Les contestataires affirment qu'ils ne sont plus satisfaits par un discours fait de promesses. Ils avertissent, d'ores et déjà, que si les autorités campent encore sur leurs positions, un sit-in sera organisé, en plus de celui du 1er mai, le 19 mai prochain devant le Palais du gouvernement ou devant la Présidence. Une question se pose alors: quelle sera la suite que les syndicats pourront donner à leur mouvement de protestation, si leurs revendications demeurent insatisfaites? Un communiqué du Snapap a rassemblé dans une liste 49 revendications. Ces dernières s'articulent autour des droits syndicaux et socioprofessionnels. Le document du Snapap souligne que les travailleurs sont privés de l'exercice de l'activité syndicale. Le syndicat dit que les travailleurs des différentes corporations sont opprimés et leurs droits bafoués. Ils seraient même réduits à l'exploitation et maltraités. D'où l'urgence pour les pouvoirs publics d'agir et de prendre en considération les doléances des travailleurs.

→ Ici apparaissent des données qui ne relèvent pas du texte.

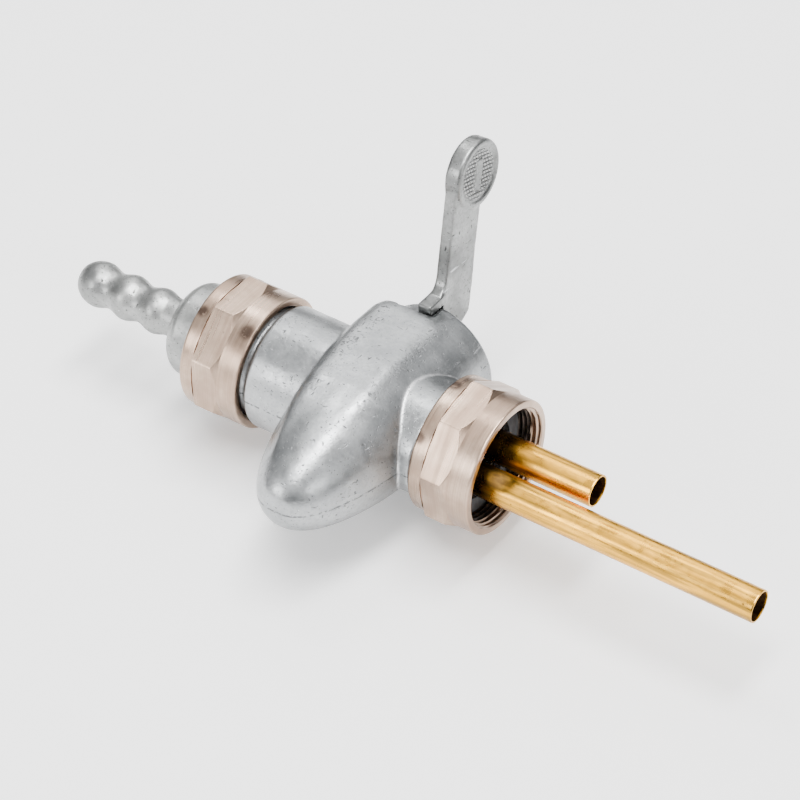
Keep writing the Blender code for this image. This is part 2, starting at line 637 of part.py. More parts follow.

Les multiples promesses avancées par le gouvernement en matière d'emploi, de logement et la hausse des salaires ou la définition d'un statut, l'amélioration des conditions de vie et du pouvoir d'achat des citoyens semblent produire peu d'impact sur la population. Mais elles accentuent la frustration sociale. Résultat: cette protestation sociale, s'inscrivant dans la continuité, tend, à l'évidence, à constituer la manifestation d'une crise politique majeure, qui secoue le pays depuis des décennies. Elle renseigne ainsi sur l'échec des différentes stratégies de développement mises en oeuvre dont les conséquences ont atteint le tissu social. Ces manifestations entraînent par conséquent d'autres catégories sociales. On constate même un effet boule de neige dans les manifestations. En d'autres termes, des chômeurs prennent ainsi part à des marches et manifestations organisées par d'autres corporations, en l'occurrence, les syndicats, les étudiants, etc. Un autre fait à relever et non des moindres; l'expression de la colère des travailleurs et des autres catégories sociales est restée pacifique.

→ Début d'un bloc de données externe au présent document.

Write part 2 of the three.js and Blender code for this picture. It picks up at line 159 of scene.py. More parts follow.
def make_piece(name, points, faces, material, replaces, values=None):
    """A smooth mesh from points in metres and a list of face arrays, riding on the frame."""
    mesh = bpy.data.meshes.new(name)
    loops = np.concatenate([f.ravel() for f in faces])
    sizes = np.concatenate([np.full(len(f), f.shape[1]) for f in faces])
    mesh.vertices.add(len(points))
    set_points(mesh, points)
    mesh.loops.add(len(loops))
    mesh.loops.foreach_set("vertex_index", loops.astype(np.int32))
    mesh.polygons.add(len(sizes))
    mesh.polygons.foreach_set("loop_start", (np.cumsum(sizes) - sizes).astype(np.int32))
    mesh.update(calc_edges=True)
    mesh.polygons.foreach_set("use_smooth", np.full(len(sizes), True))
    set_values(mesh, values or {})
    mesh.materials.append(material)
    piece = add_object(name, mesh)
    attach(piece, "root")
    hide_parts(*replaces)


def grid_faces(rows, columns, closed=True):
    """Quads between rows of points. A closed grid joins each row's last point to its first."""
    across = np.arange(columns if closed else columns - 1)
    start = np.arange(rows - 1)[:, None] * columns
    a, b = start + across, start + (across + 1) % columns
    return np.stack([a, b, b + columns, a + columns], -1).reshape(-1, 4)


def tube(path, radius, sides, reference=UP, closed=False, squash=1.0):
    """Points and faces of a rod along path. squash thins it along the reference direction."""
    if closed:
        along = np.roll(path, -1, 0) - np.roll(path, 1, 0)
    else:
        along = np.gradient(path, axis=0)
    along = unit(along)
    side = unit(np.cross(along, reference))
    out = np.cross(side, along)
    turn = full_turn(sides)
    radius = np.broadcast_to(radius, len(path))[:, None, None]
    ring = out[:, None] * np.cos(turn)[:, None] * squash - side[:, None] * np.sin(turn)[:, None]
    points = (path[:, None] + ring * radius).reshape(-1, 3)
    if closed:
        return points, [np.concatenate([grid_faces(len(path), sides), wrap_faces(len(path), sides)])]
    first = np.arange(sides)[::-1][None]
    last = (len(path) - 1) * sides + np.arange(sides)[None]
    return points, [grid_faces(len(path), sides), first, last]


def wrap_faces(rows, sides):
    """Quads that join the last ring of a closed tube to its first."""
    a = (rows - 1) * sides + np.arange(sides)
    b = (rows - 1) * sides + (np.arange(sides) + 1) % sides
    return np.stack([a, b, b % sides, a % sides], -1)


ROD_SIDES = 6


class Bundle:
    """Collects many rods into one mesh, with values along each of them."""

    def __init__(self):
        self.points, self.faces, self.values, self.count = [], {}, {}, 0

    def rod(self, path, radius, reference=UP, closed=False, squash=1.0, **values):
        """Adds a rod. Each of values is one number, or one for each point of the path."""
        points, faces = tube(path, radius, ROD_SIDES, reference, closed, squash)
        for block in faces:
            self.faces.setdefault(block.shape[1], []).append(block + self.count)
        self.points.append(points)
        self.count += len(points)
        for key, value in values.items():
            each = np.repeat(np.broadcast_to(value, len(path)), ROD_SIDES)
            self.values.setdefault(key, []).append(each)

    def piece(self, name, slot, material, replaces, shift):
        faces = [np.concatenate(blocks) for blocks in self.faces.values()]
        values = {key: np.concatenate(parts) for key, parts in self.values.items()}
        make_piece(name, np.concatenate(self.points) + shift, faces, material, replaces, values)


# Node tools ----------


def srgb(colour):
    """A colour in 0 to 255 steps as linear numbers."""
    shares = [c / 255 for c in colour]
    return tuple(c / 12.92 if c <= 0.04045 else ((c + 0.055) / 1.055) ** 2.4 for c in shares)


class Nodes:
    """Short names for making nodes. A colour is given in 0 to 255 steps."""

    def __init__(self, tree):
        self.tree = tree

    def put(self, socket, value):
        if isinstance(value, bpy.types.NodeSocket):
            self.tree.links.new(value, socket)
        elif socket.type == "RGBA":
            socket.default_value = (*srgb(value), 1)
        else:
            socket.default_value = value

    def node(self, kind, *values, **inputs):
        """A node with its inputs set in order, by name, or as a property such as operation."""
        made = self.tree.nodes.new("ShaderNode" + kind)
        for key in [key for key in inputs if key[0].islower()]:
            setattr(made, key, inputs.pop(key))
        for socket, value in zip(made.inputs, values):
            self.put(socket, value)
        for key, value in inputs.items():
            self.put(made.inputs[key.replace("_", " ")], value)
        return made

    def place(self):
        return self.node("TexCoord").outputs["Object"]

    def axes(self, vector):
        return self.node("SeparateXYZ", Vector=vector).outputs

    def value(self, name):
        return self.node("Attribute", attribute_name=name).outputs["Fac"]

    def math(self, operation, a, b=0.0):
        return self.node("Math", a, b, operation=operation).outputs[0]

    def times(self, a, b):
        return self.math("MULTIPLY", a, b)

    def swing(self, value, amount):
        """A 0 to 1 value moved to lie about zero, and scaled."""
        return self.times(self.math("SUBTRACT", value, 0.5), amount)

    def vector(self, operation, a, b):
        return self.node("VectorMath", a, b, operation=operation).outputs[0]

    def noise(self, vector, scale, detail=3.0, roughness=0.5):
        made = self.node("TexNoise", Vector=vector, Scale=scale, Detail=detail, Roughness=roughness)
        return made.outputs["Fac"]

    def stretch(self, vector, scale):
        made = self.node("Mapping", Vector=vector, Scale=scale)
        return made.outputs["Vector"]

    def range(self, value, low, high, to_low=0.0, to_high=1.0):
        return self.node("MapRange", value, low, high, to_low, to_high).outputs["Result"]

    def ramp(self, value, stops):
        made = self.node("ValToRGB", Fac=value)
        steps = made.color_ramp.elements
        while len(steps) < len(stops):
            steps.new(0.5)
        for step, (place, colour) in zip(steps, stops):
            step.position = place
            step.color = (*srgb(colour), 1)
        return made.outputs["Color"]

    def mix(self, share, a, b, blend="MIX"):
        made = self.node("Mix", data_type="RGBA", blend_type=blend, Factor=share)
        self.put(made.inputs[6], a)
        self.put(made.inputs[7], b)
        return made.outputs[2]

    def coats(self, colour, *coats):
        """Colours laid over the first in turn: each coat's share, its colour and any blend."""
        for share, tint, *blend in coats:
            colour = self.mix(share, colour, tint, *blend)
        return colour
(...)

Néanmoins, nombre d'observateurs ont tiré la sonnette d'alarme quant au risque d'une explosion sociale. «Les évènements de janvier dernier, soldés par 5 morts et des dizaines de blessés, en sont un signe fort», a fait savoir Hocine Abdellaoui, spécialiste des mouvements sociaux. Les syndicats dénoncent énergiquement l'absence de dialogue et le fait que les pouvoirs publics fassent la sourde oreille en dépit des appels de détresse lancés régulièrement par les travailleurs exerçant dans les différents secteurs d'activité. Il convient de signaler également que même les autres corporations ayant cru que leurs problèmes étaient effectivement pris au sérieux par les pouvoirs publics, à la suite des différentes rencontres, reviennent à la charge. Elles comptent ainsi relancer leur mouvement de débrayage à partir du 1er mai prochain pour dénoncer les volte-face des pouvoirs publics dans la gestion de leurs problèmes qu'elles croyaient résolus. C'est le cas pour le secteur de l'éducation.

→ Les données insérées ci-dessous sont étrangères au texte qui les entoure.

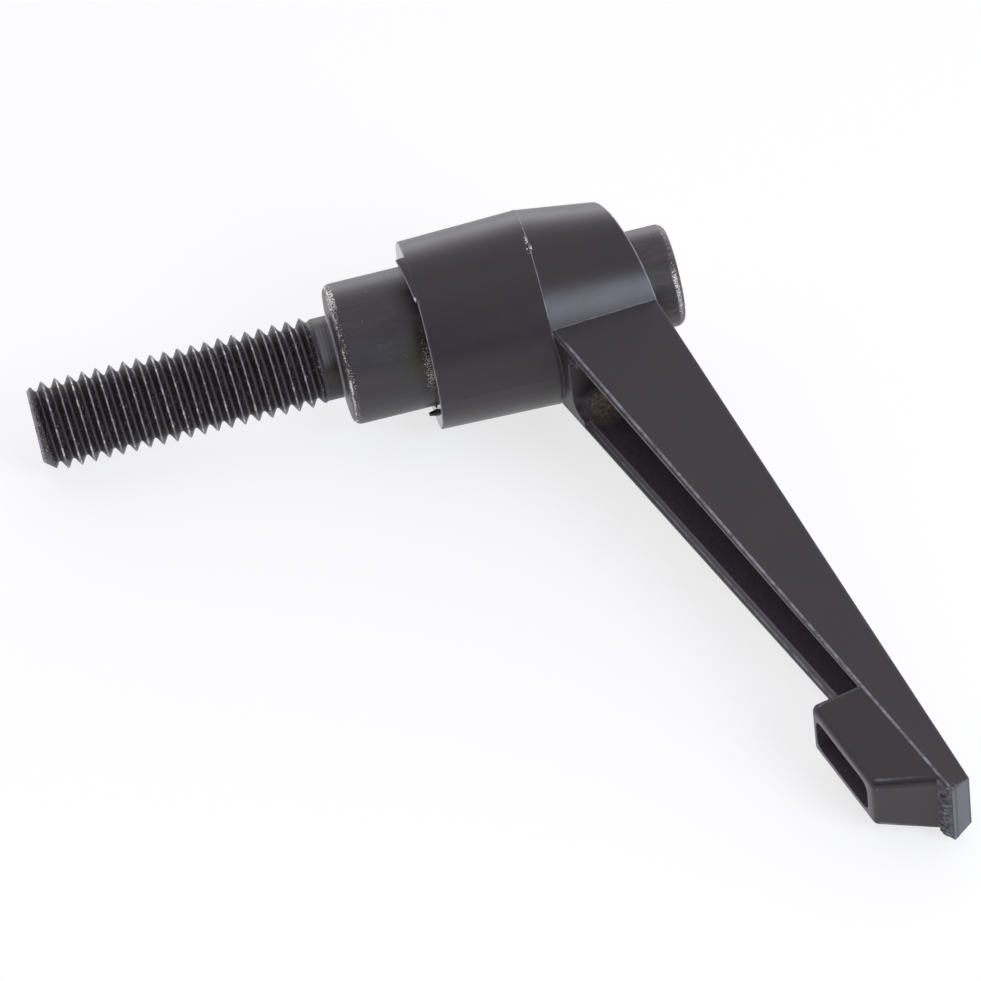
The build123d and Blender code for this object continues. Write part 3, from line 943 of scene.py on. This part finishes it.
satin = maths(tree, "MULTIPLY_ADD", drift, 0.1, 0.26)
satin = plus(tree, satin, times(tree, grain, 0.08))
ring_face = times(tree, band(tree, z, 9.0, 9.075, 0.01), ramp(tree, distance, 10.33 * MM, 10.25 * MM))
satin = ramp(tree, ring_face, 0.0, 1.0, satin, RING_GLOSS)
on_back = times(tree, beyond(tree, above_line(tree, x, z, BACK_SLOPE), 32.15, 32.3), beyond(tree, x, 7, 10))
satin = maths(tree, "MULTIPLY_ADD", on_back, 0.3, satin)
tree.links.new(satin, shader.inputs["Roughness"])
normal = bumps(tree, grain, 0.004, rounded_normal(tree, 0.12))
normal = bumps(tree, drift, 0.05, normal)
normal = bumps(tree, noise(tree, place, 430.0, 2.0), 0.012, normal)
tree.links.new(normal, shader.inputs["Normal"])
shader.inputs["IOR"].default_value = 1.5

# %% [markdown]
# ### Blackened steel
# The insert and the screw are turned from bar and blackened in oil. The tool's marks run round them. The
# coat has gone where they rub: on the rounding of the collar, on the thread's crests, and in specks
# elsewhere. The stronger the wear, the more of the fine grit shows bright.

# %% Blackened steel
INSERT_TONES = ((0.027, 0.0222, 0.0255), (0.040, 0.036, 0.042))
SCREW_TONES = ((0.030, 0.0215, 0.0225), (0.060, 0.049, 0.050))
STEEL_BRIGHT = (0.80, 0.76, 0.70)
OIL_STAIN = (0.030, 0.028, 0.013)


def steel_finish(material, tones, rubbed, stained=None, lines=None):
    """Black oxide with turned marks. Three functions add to it: rubbed and stained give the masks of wear
    and of oil stains, and lines paints over the colour."""
    black, grey = tones
    tree, shader, place = new_finish(material)
    x, y, z, distance = parts_of(tree, place)
    drift = noise(tree, place, 260.0, 3.0)
    rounds = joined(tree, times(tree, distance, 2600.0), 0.0, times(tree, z, 5200.0))
    marks = noise(tree, rounds, 1.0, 2.0)
    streaky = noise(tree, stretched(tree, place, 2400, 2400, 330), 1.0, 3.0)
    grit = noise(tree, place, 7000.0, 2.0, 0.75)
    colour = mixed(tree, ramp(tree, drift, 0.35, 0.7, 0.0, 0.8), black, grey)
    colour = mixed(tree, ramp(tree, streaky, 0.48, 0.66, 0.0, 0.8), colour, grey)
    if stained is not None:
        colour = mixed(tree, stained(tree, place), colour, OIL_STAIN)
    if lines is not None:
        colour = lines(tree, place, z, distance, colour)
    wear = rubbed(tree, place, z, distance)
    shows = ramp(tree, plus(tree, grit, times(tree, wear, 0.26)), 0.73, 0.80)
    colour = mixed(tree, shows, colour, STEEL_BRIGHT)
    tree.links.new(colour, shader.inputs["Base Color"])
    tree.links.new(times(tree, shows, 0.85), shader.inputs["Metallic"])
    tree.links.new(maths(tree, "MULTIPLY_ADD", marks, 0.16, 0.32), shader.inputs["Roughness"])
    normal = bumps(tree, grit, 0.006, bumps(tree, marks, 0.004))
    tree.links.new(normal, shader.inputs["Normal"])


# %% [markdown]
# ### The insert's wear and stains
# The collar is worn on its lower rounding, most of all on one side, and by the hub. The thread is worn in
# patches on its crests, and round its end. Oil has dried to a yellowish stain on the collar and on the neck.

# %% Insert's wear and stains
COLLAR_WEAR = (-1.0, -7.5, 0.3)
HUB_SIDE_WEAR = (7.2, -2.8, 8.7)
COLLAR_STAIN = (6.8, -3.6, 7.9)
NECK_STAIN = (4.3, -1.3, -1.5)


def strongest(tree, *values):
    """The largest of several values."""
    result = values[0]
    for value in values[1:]:
        result = maths(tree, "MAXIMUM", result, value)
    return result


def insert_wear(tree, place, z, distance):
    """The collar's rounding, its far end by the hub, and the thread's crests and end."""
    on_collar = beyond(tree, distance, 6.9, 7.1)
    uneven = mottle(tree, place, 1100.0, 3.0, 0.7, 0.36, 0.6, 0.5, 1.25)
    patches = mottle(tree, place, 900.0, 3.0, 0.7, 0.48, 0.6, 0.0, 1.35)
    rounding = times(tree, band(tree, z, 0.22, 0.36, 0.14), on_collar, uneven)
    beside = times(tree, band(tree, z, 0.0, 0.7, 0.3), on_collar, 0.55)
    one_side = times(tree, spot(tree, place, COLLAR_WEAR, 1.0, 3.6), band(tree, z, 0.0, 0.8, 0.2), on_collar)
    by_hub = times(tree, beyond(tree, z, 7.8, 8.7), spot(tree, place, HUB_SIDE_WEAR, 2.0, 5.2), 0.75)
    below_run_out = ramp(tree, z, -2.8 * MM, -3.4 * MM)
    crest = times(tree, beyond(tree, distance, 4.72, 4.86), below_run_out, patches)
    end = times(tree, ramp(tree, z, -32.3 * MM, -32.6 * MM), beyond(tree, distance, 3.55, 3.75), 0.45)
    return strongest(tree, rounding, beside, one_side, by_hub, crest, end)


def insert_stains(tree, place):
    """Dried oil on the collar by the hub, and on the neck."""
    return strongest(tree, spot(tree, place, COLLAR_STAIN, 0.6, 3.4), spot(tree, place, NECK_STAIN, 0.3, 1.6))


# %% [markdown]
# ### The stud's lines
# Rolling polishes the crests, and dirt settles pale in the roots. The flanks between are black, with grit. The
# bare neck is brown, with a painted sheen on one side, an olive blotch, and a grey line by the seat.

# %% Stud's lines
CREST_GREY = (0.34, 0.32, 0.34)
ROOT_GREY = (0.044, 0.040, 0.045)
FLANK_BLACK = (0.008, 0.005, 0.0065)
FLANK_GRIT = (0.34, 0.30, 0.33)
NECK_BROWN = (0.010, 0.0080, 0.0070)
SHEEN_PAINT_TONE = (0.17, 0.165, 0.20)
NECK_OLIVE = (0.022, 0.020, 0.010)
NECK_GREY = (0.36, 0.35, 0.36)
SHEEN_PAINT_CENTRE = (1.6, -4.2, -1.1)
NECK_BLOTCH = (4.25, -1.7, -1.1)


def thread_lines(tree, place, z, distance, colour):
    """The tones of the neck, then those of the thread."""
    in_neck = ramp(tree, distance, 4.8 * MM, 4.7 * MM)
    on_neck = times(tree, band(tree, z, -1.9, -0.1, 0.05), in_neck)
    down_neck = joined(tree, 0.0, 0.0, times(tree, z, 9000.0))
    rings = mottle(tree, down_neck, 1.0, 1.0, 0.5, 0.4, 0.6, 0.35, 1.0)
    # Painted sheen: one side of the neck is lightened, in rings.
    painted_sheen = times(tree, on_neck, spot(tree, place, SHEEN_PAINT_CENTRE, 1.6, 3.2), rings)
    blotch = times(tree, on_neck, spot(tree, place, NECK_BLOTCH, 0.5, 1.5))
    by_seat = times(tree, band(tree, z, -0.38, -0.2, 0.04), in_neck, 0.8)
    on_thread = ramp(tree, z, -2.0 * MM, -2.4 * MM)
    gritty = times(tree, on_thread, mottle(tree, place, 4600.0, 2.0, 0.75, 0.615, 0.66))
    in_root = ramp(tree, distance, 4.12 * MM, 4.02 * MM)
    root = times(tree, on_thread, in_root, beyond(tree, z, -32.2, -32.0))
    crest = times(tree, on_thread, beyond(tree, distance, 4.78, 4.88))
    crest = times(tree, crest, mottle(tree, place, 800.0, 4.0, 0.8, 0.35, 0.62, 0.35, 1.0))
    end = times(tree, ramp(tree, z, -32.95 * MM, -33.2 * MM), beyond(tree, distance, 3.5, 3.6))
    end = times(tree, end, mottle(tree, place, 1500.0, 2.0, 0.5, 0.3, 0.6, 0.3, 1.0))
    layers = (
        (on_neck, NECK_BROWN),
        (painted_sheen, SHEEN_PAINT_TONE),
        (blotch, NECK_OLIVE),
        (by_seat, NECK_GREY),
        (on_thread, FLANK_BLACK),
        (gritty, FLANK_GRIT),
        (root, ROOT_GREY),
        (strongest(tree, crest, end), CREST_GREY),
    )
    for mask, tone in layers:
        colour = mixed(tree, mask, colour, tone)
    return colour


steel_finish(black_steel, INSERT_TONES, insert_wear, insert_stains, thread_lines)

# %% [markdown]
# ### The screw
# Its head is worn along the rounding at its top, most of all on one side.

# %% Screw's finish
SCREW_WEAR = (5.0, -2.2, 37.0)


def screw_wear(tree, place, z, distance):
    """The rounding of the screw's head, most of all on one side."""
    rounding = times(tree, band(tree, z, 36.75, 37.1, 0.22), beyond(tree, distance, 4.7, 4.9))
    one_side = spot(tree, place, SCREW_WEAR, 1.6, 3.4)
    return times(tree, rounding, maths(tree, "MULTIPLY_ADD", one_side, 0.45, 0.5))


screw_steel = bpy.data.materials.new("black_oxide_screw")
steel_finish(screw_steel, SCREW_TONES, screw_wear)

# %% [markdown]
# ### The spring's wire
# Drawn steel wire, bare and bright, with fine marks along it.

# %% Spring's finish
WIRE_DARK = (0.28, 0.28, 0.29)
WIRE_LIGHT = (0.42, 0.42, 0.43)

tree, shader, place = new_finish(spring_wire)
drawn = noise(tree, stretched(tree, place, 3000, 3000, 9000), 1.0, 3.0)
tree.links.new(mixed(tree, drawn, WIRE_DARK, WIRE_LIGHT), shader.inputs["Base Color"])
shader.inputs["Metallic"].default_value = 1.0
tree.links.new(maths(tree, "MULTIPLY_ADD", drawn, 0.2, 0.22), shader.inputs["Roughness"])
tree.links.new(bumps(tree, drawn, 0.006), shader.inputs["Normal"])

# %% [markdown]
# ## Painting the CAD nodes
# The CAD nodes keep their shape and take the same finishes.

# %% Painting the CAD nodes
PAINT = {
    "lever": casting,
    "threaded_insert": black_steel,
    "retaining_screw": screw_steel,
    "return_spring": spring_wire,
}
for name, material in PAINT.items():
    nodes[name].data.materials.clear()
    nodes[name].data.materials.append(material)
print("finishes:", sorted(material.name for material in bpy.data.materials))

# %% [markdown]
# ## Finish
# The view transform is set to Standard.

# %% Settings and finish
bpy.context.scene.view_settings.view_transform = "Standard"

Adjoints d'éducation, agents de la police communale, anciens de l'ANP et de la police, victimes du terrorismes, organisations des droits de l'homme, partis politiques, l'association SOS disparus, journalistes et syndicalistes se donnent rendez-vous pour sortir dans la rue et faire du mois de mai une occasion pour la protestation. En plus des travailleurs, les chômeurs se mettent aussi de la partie. C'est dire que le printemps des débrayages s'étend sur l'ensemble des secteurs d'activité. Même les syndicats affiliés à l'Ugta sortent leurs griffes. Les travailleurs de l'administration prévoient un débrayage dès le 12 mai.
Les postiers sont aussi sur les dents. Tout ce beau monde veut plus d'argent. Les travailleurs ne sont plus satisfaits de leurs salaires. L'augmentation du coût de la vie a laminé leur pouvoir d'achat. Les hausse répétitives ne sont pas faites pour calmer leurs ardeurs.
Les subventions non plus, d'ailleurs, rien que pour le dispositif d'aide à l'emploi, 180 milliards de dinars ont été dépensés. La loi de finances complémentaire de 2011 va créer un chapitre dédié spécialement à la prise en charge des augmentations salariales.
C'est dire enfin que la journée du 1er Mai n'est pas encore synonyme d'une fête pour les travailleurs algériens.
Elle est plutôt une «journée de contestation unitaire» pour tenter d'obtenir des hauts responsables du pays un minimum de Smig de dignité humaine et une satisfaction de leurs revendications, pourtant élémentaires et fondamentales. Cela exprime enfin, selon Hocine Abdellaoui, cette frustration que partage la société dans toutes ses profondeurs.